### [WRITTEN INSTRUCTION]
Set down exactly the lines from the one with "Model this object" to the one with "MIDDLE = (0.1195, -0.0021)", both included, and no line outside that range.

### [SUPPLIED RECORDS]

:::::

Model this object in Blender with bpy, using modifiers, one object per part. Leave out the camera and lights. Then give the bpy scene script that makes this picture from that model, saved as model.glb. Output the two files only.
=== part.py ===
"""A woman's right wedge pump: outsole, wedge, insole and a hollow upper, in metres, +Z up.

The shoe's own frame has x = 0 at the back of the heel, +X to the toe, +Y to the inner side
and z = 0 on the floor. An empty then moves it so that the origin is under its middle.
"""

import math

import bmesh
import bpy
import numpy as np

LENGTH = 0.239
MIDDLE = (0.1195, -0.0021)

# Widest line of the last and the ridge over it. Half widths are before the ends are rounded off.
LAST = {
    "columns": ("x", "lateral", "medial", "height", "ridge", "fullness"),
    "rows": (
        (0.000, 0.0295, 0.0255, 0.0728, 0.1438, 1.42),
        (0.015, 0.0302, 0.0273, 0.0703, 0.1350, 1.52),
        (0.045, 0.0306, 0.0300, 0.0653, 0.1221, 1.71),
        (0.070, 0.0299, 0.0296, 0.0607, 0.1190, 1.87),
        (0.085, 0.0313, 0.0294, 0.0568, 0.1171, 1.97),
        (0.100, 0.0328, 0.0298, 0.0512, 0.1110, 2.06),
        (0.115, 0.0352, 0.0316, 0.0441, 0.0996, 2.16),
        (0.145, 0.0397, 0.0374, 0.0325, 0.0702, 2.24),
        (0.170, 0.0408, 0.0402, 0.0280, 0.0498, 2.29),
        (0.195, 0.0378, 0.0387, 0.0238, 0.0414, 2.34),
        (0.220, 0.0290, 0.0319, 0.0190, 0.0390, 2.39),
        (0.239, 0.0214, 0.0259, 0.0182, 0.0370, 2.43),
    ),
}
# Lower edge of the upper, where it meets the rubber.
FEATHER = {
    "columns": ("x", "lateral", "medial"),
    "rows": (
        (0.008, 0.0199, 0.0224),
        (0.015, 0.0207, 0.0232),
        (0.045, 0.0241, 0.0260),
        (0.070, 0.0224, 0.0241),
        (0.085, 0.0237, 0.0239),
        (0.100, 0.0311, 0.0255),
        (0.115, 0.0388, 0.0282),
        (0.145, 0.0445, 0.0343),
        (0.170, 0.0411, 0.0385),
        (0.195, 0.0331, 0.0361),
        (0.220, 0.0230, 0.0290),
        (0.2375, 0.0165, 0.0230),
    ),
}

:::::

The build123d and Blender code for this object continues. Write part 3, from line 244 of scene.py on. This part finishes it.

:::::

### [RESULT BELOW]
Model this object in Blender with bpy, using modifiers, one object per part. Leave out the camera and lights. Then give the bpy scene script that makes this picture from that model, saved as model.glb. Output the two files only.
=== part.py ===
"""A woman's right wedge pump: outsole, wedge, insole and a hollow upper, in metres, +Z up.

The shoe's own frame has x = 0 at the back of the heel, +X to the toe, +Y to the inner side
and z = 0 on the floor. An empty then moves it so that the origin is under its middle.
"""

import math

import bmesh
import bpy
import numpy as np

LENGTH = 0.239
MIDDLE = (0.1195, -0.0021)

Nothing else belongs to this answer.